Issue (i): Whether the industrial land was converted into stock-in-trade in financial year 2002-03 or only in financial year 2006-07 for the purpose of section 45(2) of the Income-tax Act, 1961.
Analysis: The land was held as a capital asset for decades and continued to be reflected as such in the accounts and wealth-tax returns for the relevant intervening years. The ruling in the assessee's own earlier matter was relied upon to hold that section 45(2) applies only when the owner performs a positive act of conversion of a capital asset into stock-in-trade or treats it as such. Mere application for change of land use or steps taken to facilitate sale did not amount to conversion. On the record, the change in character was found to have occurred only in financial year 2006-07.
Conclusion: The land was not converted into stock-in-trade in financial year 2002-03 and section 45(2) was held to apply only from financial year 2006-07, in favour of the assessee.
Issue (ii): Whether the fair market value of the land as on 01.04.1981 should be taken at Rs. 100 per sq. yd., Rs. 190 per sq. yd., or requires fresh verification having regard to the saleable and unsaleable area.
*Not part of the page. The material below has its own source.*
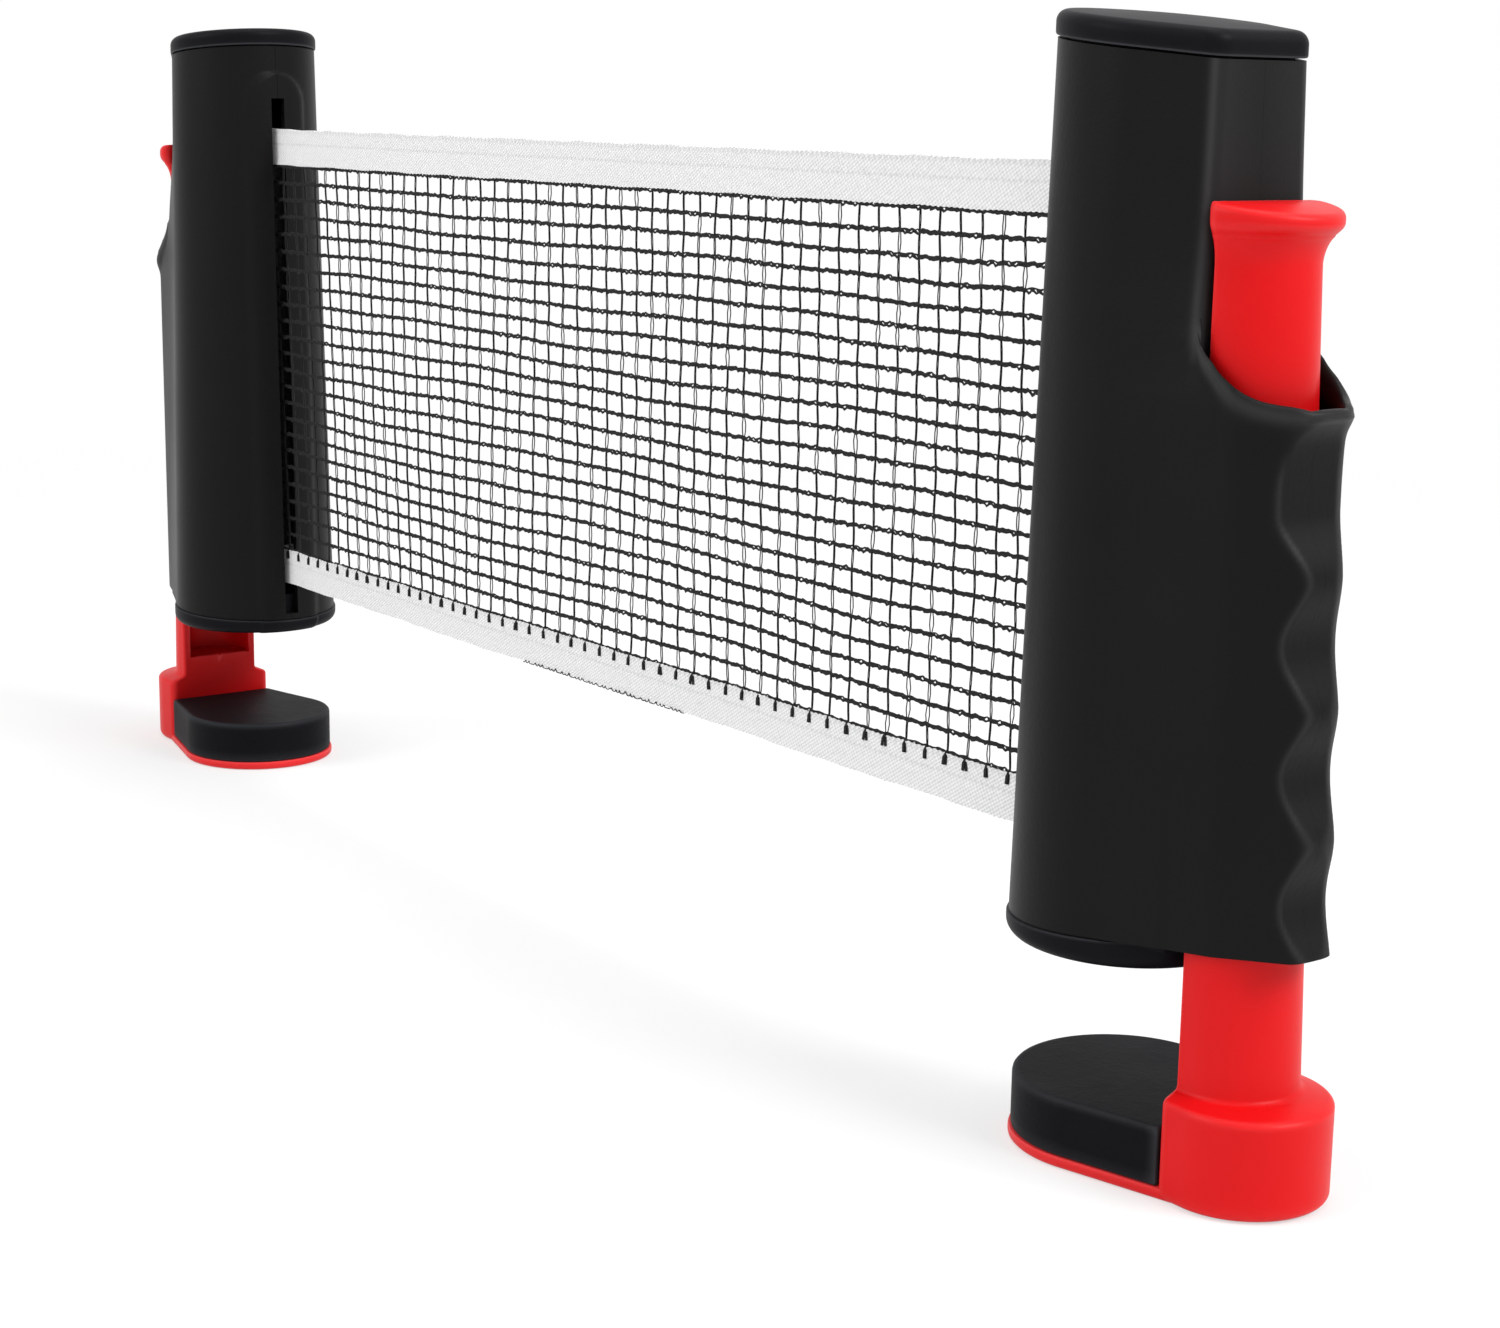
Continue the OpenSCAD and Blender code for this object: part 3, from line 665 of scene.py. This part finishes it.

Analysis: The valuation adopted by the revenue authority at Rs. 20 per sq. yd. was rejected, since the assessee's land was not shown to fall within the stated UPSIDC rate area. The circle rate of Rs. 100 per sq. yd. was accepted as a base, but the assessee's case for enhancement was found to have force because substantial portions of the land were to be transferred free of cost for common amenities and therefore the reduced saleable area had to be factored into valuation. As the additional material regarding transfer of common areas had not been examined by the lower authorities, the valuation issue required fresh consideration by the Assessing Officer.
Conclusion: The valuation was not finally fixed at Rs. 190 per sq. yd.; the issue was remitted for fresh determination with appropriate weightage for the unsaleable area, in favour of the assessee for statistical purposes.
Final Conclusion: The assessee succeeded on the principal section 45(2) controversy, while the valuation dispute was restored for limited reconsideration, and the departmental appeals failed.
Ratio Decidendi: For section 45(2) to apply, conversion of a capital asset into stock-in-trade must be shown by a positive act of the owner, and valuation for capital gains must reflect the real market effect of compulsory unsaleable/common areas where supported by evidence.